(Entries with model source code)
☆ ☆ ☆ ☆ ☆ ☆ ☆
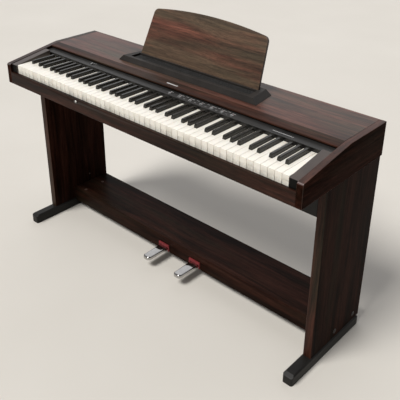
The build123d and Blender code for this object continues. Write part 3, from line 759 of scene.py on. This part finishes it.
# The surroundings are brightest above and behind the object, and dim on the side that the
# camera stands on; the backdrop itself shows as one pale tone.
backdrop_strength = 0.74
bright_side = (-0.60, 0.80, 0.0)
world = bpy.data.worlds.new("studio")
bpy.context.scene.world = world
world.use_nodes = True
studio = world.node_tree
background = studio.nodes["Background"]
background.inputs["Color"].default_value = (0.96, 0.96, 0.98, 1.0)


def world_node(kind, **settings):
    made = studio.nodes.new(kind)
    for key, value in settings.items():
        setattr(made, key, value)
    return made


def world_fade(source, start, end, low, high):
    """A smooth step of a direction's value."""
    made = world_node("ShaderNodeMapRange", interpolation_type="SMOOTHSTEP")
    for socket, value in zip(("From Min", "From Max", "To Min", "To Max"), (start, end, low, high)):
        made.inputs[socket].default_value = value
    studio.links.new(source, made.inputs["Value"])
    return made.outputs["Result"]


direction = world_node("ShaderNodeTexCoord").outputs["Generated"]
facing = world_node("ShaderNodeVectorMath", operation="DOT_PRODUCT")
facing.inputs[1].default_value = bright_side
studio.links.new(direction, facing.inputs[0])
height = world_node("ShaderNodeSeparateXYZ")
studio.links.new(direction, height.inputs["Vector"])
around = world_fade(facing.outputs["Value"], start=-0.4, end=0.9, low=0.14, high=1.0)
upwards = world_fade(height.outputs["Z"], start=0.04, end=0.34, low=0.26, high=0.95)
lit = world_node("ShaderNodeMath", operation="MULTIPLY")
studio.links.new(around, lit.inputs[0])
studio.links.new(upwards, lit.inputs[1])
seen = world_node("ShaderNodeMix", data_type="FLOAT")
studio.links.new(world_node("ShaderNodeLightPath").outputs["Is Camera Ray"], seen.inputs["Factor"])
studio.links.new(lit.outputs["Value"], seen.inputs["A"])
seen.inputs["B"].default_value = backdrop_strength
studio.links.new(seen.outputs["Result"], background.inputs["Strength"])

camera_place = Vector((1.41719, -1.42170, 1.52148))
camera_yaw = radians(42.32)
camera_pitch = radians(-26.12)
camera_roll = radians(0.36)
camera_lens = 58.378
camera_shift_y = -0.15

camera_data = bpy.data.cameras.new("camera")
camera_data.lens = camera_lens
camera_data.sensor_width = 36.0
camera_data.shift_y = camera_shift_y
camera = bpy.data.objects.new("camera", camera_data)
forward = Vector(
    (
        -sin(camera_yaw) * cos(camera_pitch),
        cos(camera_yaw) * cos(camera_pitch),
        sin(camera_pitch),
    )
)
level = forward.cross(Vector((0, 0, 1))).normalized()
upward = level.cross(forward)
right = level * cos(camera_roll) + upward * sin(camera_roll)
up = upward * cos(camera_roll) - level * sin(camera_roll)
camera_turn = Matrix((right, up, -forward)).transposed().to_4x4()
camera.matrix_world = Matrix.Translation(camera_place) @ camera_turn
bpy.context.scene.collection.objects.link(camera)
bpy.context.scene.camera = camera
bpy.context.scene.view_settings.view_transform = "Standard"
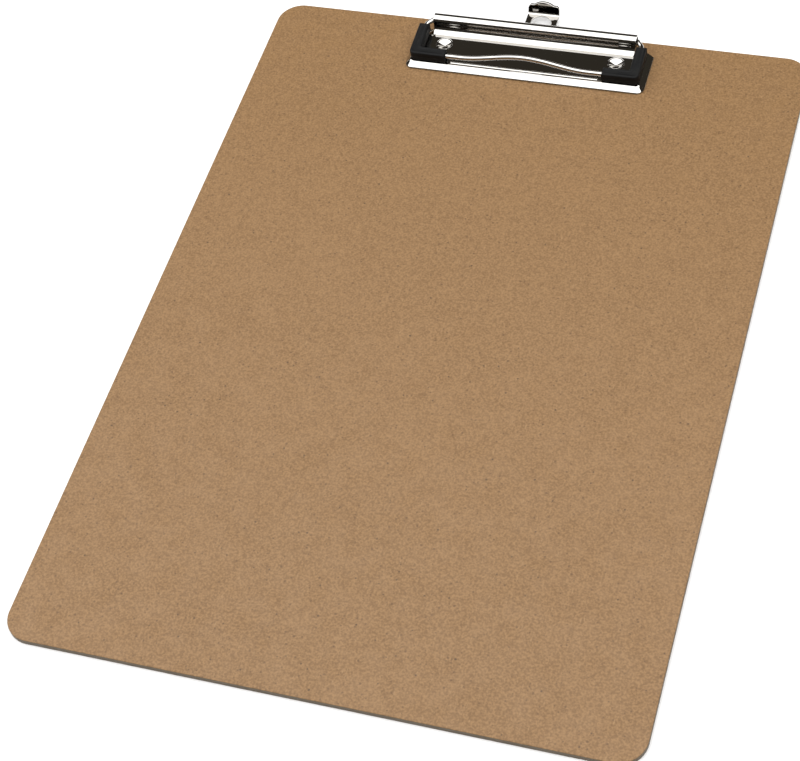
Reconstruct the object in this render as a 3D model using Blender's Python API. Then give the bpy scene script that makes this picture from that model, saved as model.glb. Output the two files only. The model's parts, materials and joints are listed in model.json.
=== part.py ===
"""A4 hardboard clipboard with a wire-bail clip.

A chromed pan is riveted near the rear edge of the board. Its rear edge is curled into a sleeve, and the
legs of a sprung wire bail turn inside that sleeve. Rubber grips cover the two front corners of the bail.
A hanger strip slides out from under the pan and has an eyelet behind the board's rear edge.

Units are metres. The origin is the centre of the board's underside, +X runs across the board, +Y runs
towards the clip end and +Z points up.
"""

import math

import bmesh
import bpy
from mathutils import Vector

# Board
BOARD_WIDTH = 0.225
BOARD_LENGTH = 0.315
BOARD_THICK = 0.0025
BOARD_CORNER_R = 0.010
BOARD_EDGE_EASE = 0.0003

# Pan: heights are measured from the top of the board
SHEET = 0.0008
PAN_HALF_WIDTH = 0.0502
PAN_FRONT_Y = 0.1279
PAN_EAR_REAR_Y = 0.1490
PAN_HEIGHT = 0.0025
PAN_CORNER_R = 0.0034
PAN_GAP = 0.0003
NECK_HALF_WIDTH = 0.0422
NECK_SLIT = 0.0006
BEND_START_Y = 0.1460
BEND_R = 0.0033
CURL_R = 0.0026
CURL_HALF_WIDTH = 0.0428
CURL_SWEEP = 310
BEAD_Y = 0.1315
BEAD_HALF_LENGTH = 0.0312
BEAD_HALF_WIDTH = 0.0006
BEAD_HEIGHT = 0.00025

# Rivets
RIVET_X = 0.0362
RIVET_Y = 0.1415
RIVET_HEAD_R = 0.0042
RIVET_HEAD_LOW = 0.0002
RIVET_HEAD_HIGH = 0.0010
RIVET_HEAD_EASE = 0.0003
RIVET_SHANK_R = 0.0020
RIVET_RIM_R = 0.00295
RIVET_RIM_EASE = 0.0001
RIVET_FLARE = 0.0011
RIVET_DISH_FLOOR_R = 0.0003
RIVET_DISH_DEPTH = 0.0011
RIVET_CLEARANCE = 0.0004
COUNTERBORE = 0.0013
DIMPLE_R = 0.0033
DIMPLE_LIP = 0.00025
DIMPLE_LIP_DROP = 0.00008
DIMPLE_HOLE_R = 0.0025
DIMPLE_DEPTH = 0.0013

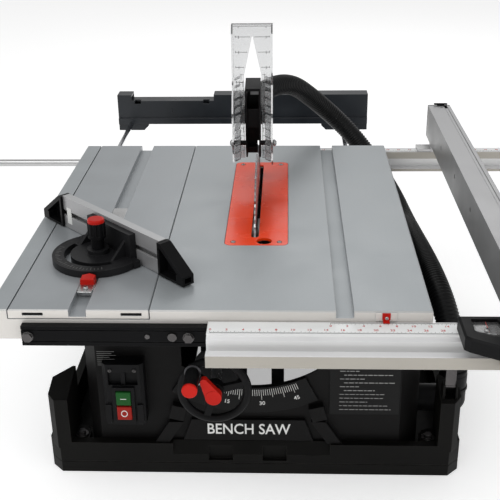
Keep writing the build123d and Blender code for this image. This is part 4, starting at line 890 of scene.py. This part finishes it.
def make_pointer_screw():
    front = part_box("scale_pointer")[0].y
    screws("pointer_screw", [((0.168, front - 0.00005, 0.2945), (0, -1, 0))], 0.0021, "saw_base")


WHEEL_FACE_Y = -0.33201


def make_wheel_details():
    """Thin washer on the wheel's face, behind the crank's knob."""
    low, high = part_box("crank_knob")
    middle = (low + high) / 2
    profile = [(0, 0), (0.0108, 0), (0.0110, 0.00022), (0.0108, 0.00044), (0, 0.00044)]
    where = facing((middle.x, WHEEL_FACE_Y, middle.z), (0, -1, 0))
    washer = from_bmesh("crank_washer", lathe(profile, where))
    add_piece("crank_washer", washer, "dark_steel", "handwheel_body", True)


NOTICE_LINES = (0.024, 0.020, 0.026, 0.017, 0.024, 0.021, 0.025, 0.012)
NOTICE_LEFT, NOTICE_TOP, NOTICE_PITCH = -0.2095, 0.1985, 0.0030
TITLE_CENTRE = (-0.0066, -0.26815, 0.0701)
TITLE_STRETCH, TITLE_HEIGHT = (0.87, 1.03), 0.0235


def make_cabinet_marks():
    """A small notice of plain lines at the cabinet's top left, and plain words on its front panel."""
    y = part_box("cabinet")[0].y - PRINT_LIFT
    bars = []
    for row, long in enumerate(NOTICE_LINES):
        centre = (NOTICE_LEFT + long / 2, y, NOTICE_TOP - row * NOTICE_PITCH)
        bars.append(place(centre, (long, PRINT_THICK, 0.0007)))
    blocks("cabinet_notice", bars, "faint_print", "saw_base")
    where = Matrix.Translation(TITLE_CENTRE) @ Matrix.Rotation(pi / 2, 4, "X")
    where = where @ Matrix.Diagonal((*TITLE_STRETCH, 1, 1))
    lettering("cabinet_title", [("BENCH SAW", where, TITLE_HEIGHT)], "white_print", "saw_base")


def make_insert_details():
    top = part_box("throat_insert")[1].z
    places = [((x, y, top - 0.0004), (0, 0, 1)) for x in (-0.030, 0.036) for y in (-0.138, 0.193)]
    screws("insert_screws", places, 0.0029, "saw_base")


make_camera()
make_hose()
make_studio()
dress_nodes()
make_rail_rules()
make_bevel_marks()
make_label_marks()
make_switch_details()
make_guard_details()
make_fence_details()
make_mitre_details()
make_insert_details()
make_wheel_details()
make_pointer_screw()
make_carriage_details()
make_cabinet_marks()
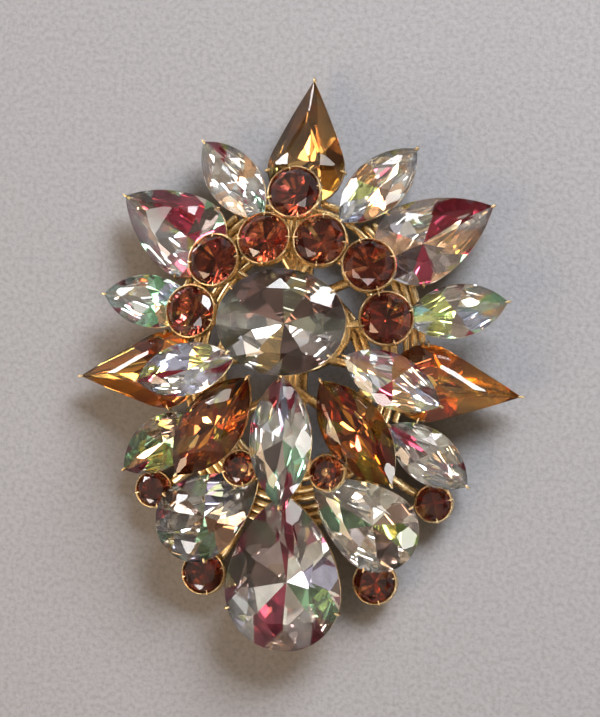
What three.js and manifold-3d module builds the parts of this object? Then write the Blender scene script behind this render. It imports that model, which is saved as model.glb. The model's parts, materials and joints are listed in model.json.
☆ ☆ ☆ ☆ ☆ ☆ ☆
Written task: With the first line being the one containing "Keep writing the" and the last line the one containing "small notice of", transcribe exactly the lines above that fall in that range.

Result of the exercise:
Keep writing the build123d and Blender code for this image. This is part 4, starting at line 890 of scene.py. This part finishes it.
def make_pointer_screw():
    front = part_box("scale_pointer")[0].y
    screws("pointer_screw", [((0.168, front - 0.00005, 0.2945), (0, -1, 0))], 0.0021, "saw_base")


WHEEL_FACE_Y = -0.33201


def make_wheel_details():
    """Thin washer on the wheel's face, behind the crank's knob."""
    low, high = part_box("crank_knob")
    middle = (low + high) / 2
    profile = [(0, 0), (0.0108, 0), (0.0110, 0.00022), (0.0108, 0.00044), (0, 0.00044)]
    where = facing((middle.x, WHEEL_FACE_Y, middle.z), (0, -1, 0))
    washer = from_bmesh("crank_washer", lathe(profile, where))
    add_piece("crank_washer", washer, "dark_steel", "handwheel_body", True)


NOTICE_LINES = (0.024, 0.020, 0.026, 0.017, 0.024, 0.021, 0.025, 0.012)
NOTICE_LEFT, NOTICE_TOP, NOTICE_PITCH = -0.2095, 0.1985, 0.0030
TITLE_CENTRE = (-0.0066, -0.26815, 0.0701)
TITLE_STRETCH, TITLE_HEIGHT = (0.87, 1.03), 0.0235


def make_cabinet_marks():
    """A small notice of plain lines at the cabinet's top left, and plain words on its front panel."""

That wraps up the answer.